Oh, yes, I can wax lyrical when I want to.



The beaches are now empty too. We've been intent on going for a 'desert island' swim for the last week or two, but have simply been too busy to make it as of now. But we still have time. The sea is easily swimmable until late December, we just need a calm morning when we haven't got a list of stuff to get done. We usually manage it at least once or twice between the end of the season and the end of the year and it's simply luxurious to have a gorgeous stretch of sandy Greek beach to yourselves. 

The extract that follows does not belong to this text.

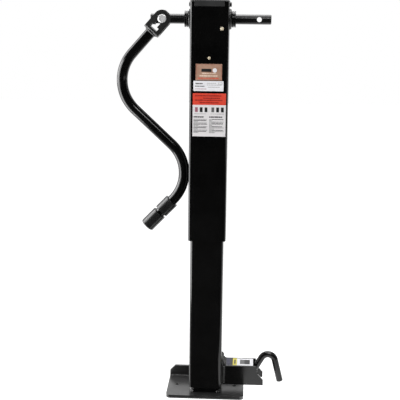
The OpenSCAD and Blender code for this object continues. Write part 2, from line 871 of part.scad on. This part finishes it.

Well, there we are peeps, the highlights of the past week. As the seasons roll past ever more quickly, I can't help but become reflective. We're now in our thirteenth winter here. I can scarcely believe it myself. Tell you what though, all in all, it's good and it's fulfilling to be so close to nature. We've been watching the deer and the hares, the buzzards and blackbirds, the robins and the black redstarts all going about their business. Nature seems to exult in the cooler days with the occasional bout of rain. The valley below is turning greener by the day it seems and we've begun our almost daily walks in earnest.

As we traipsed back up the lane this afternoon, each of us with a log on our shoulders, we looked at each other and said, almost in unison - 'We really are in winter mode now, aren't we?"